To start off, the analysis data columns were converted to better suited data types, and checked for any null values. Each dataset did not include any missing values. In order to see the spread of the data visual and statistical summaries were performed. If we look at the box plots of the numeric columns we can see that each column is right skewed across both datasets. The categorical data is also similar across both datasets.
These datasets are very practical for machine learning analysis as they are similar to real everyday data that would require analysis. Businesses can use such data for forecasting futures sales and predicting consumer behavior. For this analysis I have decided to implement two machine learning algorithms: Multiple Linear Regression and Multinomial Logistic Regression. Each implementation has everyday uses.
Multiple Linear Regression is a regression model that estimates the relationship between a continuous dependent variable and two or more independent variables. It is a supervised machine learning algorithm and aims to find the line of best fit between the dependent and independent variables. For this implementation we are aiming to model the relationship between the Total.Profit variable and the set of independent variables: Region, Item.Type, Sales.Channel, and Order.Priority.

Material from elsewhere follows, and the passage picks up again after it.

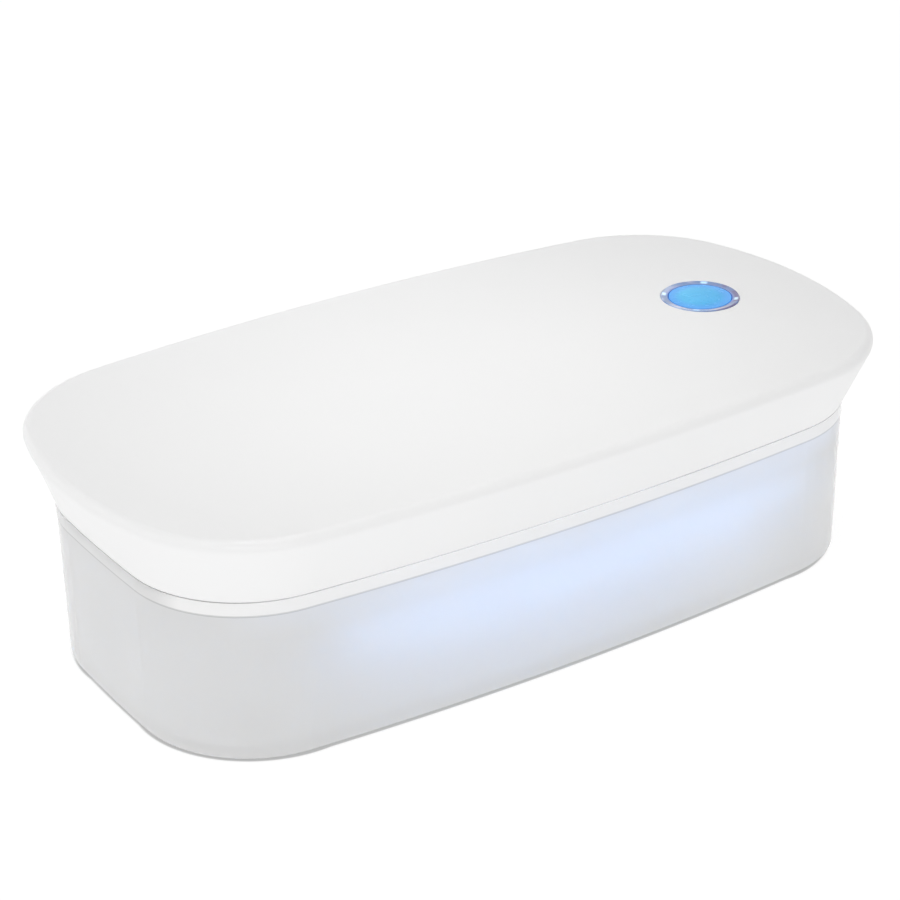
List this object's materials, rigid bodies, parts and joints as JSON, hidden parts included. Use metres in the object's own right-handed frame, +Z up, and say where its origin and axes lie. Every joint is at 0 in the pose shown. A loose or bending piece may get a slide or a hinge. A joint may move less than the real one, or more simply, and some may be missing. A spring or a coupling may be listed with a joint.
{
  "type": "uv disinfection box",
  "caption": "Tabletop UV disinfection box with a frosted tub, a lift-off white lid that holds the lamps and battery, and a round lit push button.",
  "frame": {"origin": "on the table under the middle of the box", "axes": "+X along the length towards the button end, -Y towards the long side seen in the picture, +Z up"},
  "size_m": [0.215, 0.1136, 0.0611],
  "materials": {
    "frosted_tub": "frosted translucent",
    "foot_rubber": "matte",
    "magnet_plate": "nickel plated",
    "tub_plug": "matte",
    "white_shell": "satin",
    "white_panel": "matte",
    "silicone": "matte",
    "quartz": "polished",
    "polished_sheet": "polished",
    "lamp_board": "white coated",
    "lamp_body": "lit",
    "circuit_board": "coated",
    "black_component": "matte",
    "indicator": "lit",
    "clear_ring": "polished",
    "battery_pouch": "foil",
    "foam": "foam",
    "steel": "plated",
    "header_plastic": "matte",
    "lead_sleeve": "matte",
    "azure_button": "polished",
    "plunger_plastic": "matte"
  },
  "bodies": {
    "box": {"box_body": "frosted_tub", "foot_front_left": "foot_rubber", "foot_front_right": "foot_rubber", "foot_rear_left": "foot_rubber", "foot_rear_right": "foot_rubber", "lid_magnet": "magnet_plate", "magnet_cap": "tub_plug"},
    "lid": {"lid_shell": "white_shell", "lid_panel": "white_panel", "lid_seal": "silicone", "window_gasket": "silicone", "ring_gasket": "silicone", "uv_window": "quartz", "reflector": "polished_sheet", "uv_board": "lamp_board", "uv_leds": "lamp_body", "control_board": "circuit_board", "charging_board": "circuit_board", "board_chips": "black_component", "switch_body": "black_component", "hall_sensor": "black_component", "indicator_leds": "indicator", "light_ring": "clear_ring", "battery": "battery_pouch", "battery_pad": "foam", "charging_socket": "steel", "board_screws": "steel", "lid_screws": "steel", "wire_headers": "header_plastic", "battery_lead": "lead_sleeve", "charging_lead": "lead_sleeve", "uv_lead": "lead_sleeve"},
    "button": {"button_cap": "azure_button", "switch_plunger": "plunger_plastic"}
  },
  "joints": [
    {"name": "lid_lift", "type": "slide", "parent": "box", "child": "lid", "axis": [0, 0, 1], "range_m": [0, 0.06]},
    {"name": "button_press", "type": "slide", "parent": "lid", "child": "button", "axis": [0, 0, -1], "range_m": [0, 0.0005], "stiffness_N_per_m": 3000, "springref_m": -0.0002}
  ]
}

For each dataset, the data was split into training and testing subsets based on a 85:15 ratio. The model was trained on the training data and predictions were made using the testing data. The RMSE and R-squared values were used to evaluate the model. The model for the small data set had a RMSE of 307989.5 and a R-squared of 0.1623618. The model for the large data set had a RMSE of 262668.9 and a R-squared of 0.4640496. For this algorithm the dataset with the larger records did better with a lower RMSE and R-squared. Neither of the models gave a relatively high R-squared, but seeing that the larger dataset performed better, it would be reasonable to predict that an even larger dataset would yield better results.
Multinomial Logistic Regression is a machine learning algorithm used to predict the categorical values for a dependent variable. It is a type of logistic regression where the dependent variable has more than two categories. For this implementation we are aiming to predict the Order.Priority value based on the following columns: Region, Item.Type, Units.Sold, Unit.Price, Unit.Cost, Total.Cost, Total.Profit, and Total.Revenue. The data is split into training and testing data based on a 85:15 ratio. The model is trained on the training data and predictions were made on the testing data. The model with the smaller data had a 40% accuracy in its predictions. The model with the larger data had a 26.13% accuracy in its predictions. The models seem not to work well with the larger dataset. We can test this theory in the future by using an even larger dataset.
Each algorithm has its own pros and cons. MLM seems to work better with data, while MLR works better with smaller data. Both algorithms were chosen because of the practical solutions they provide for everyday problems. While simple, these models provide a rich analysis and insight for future decisions.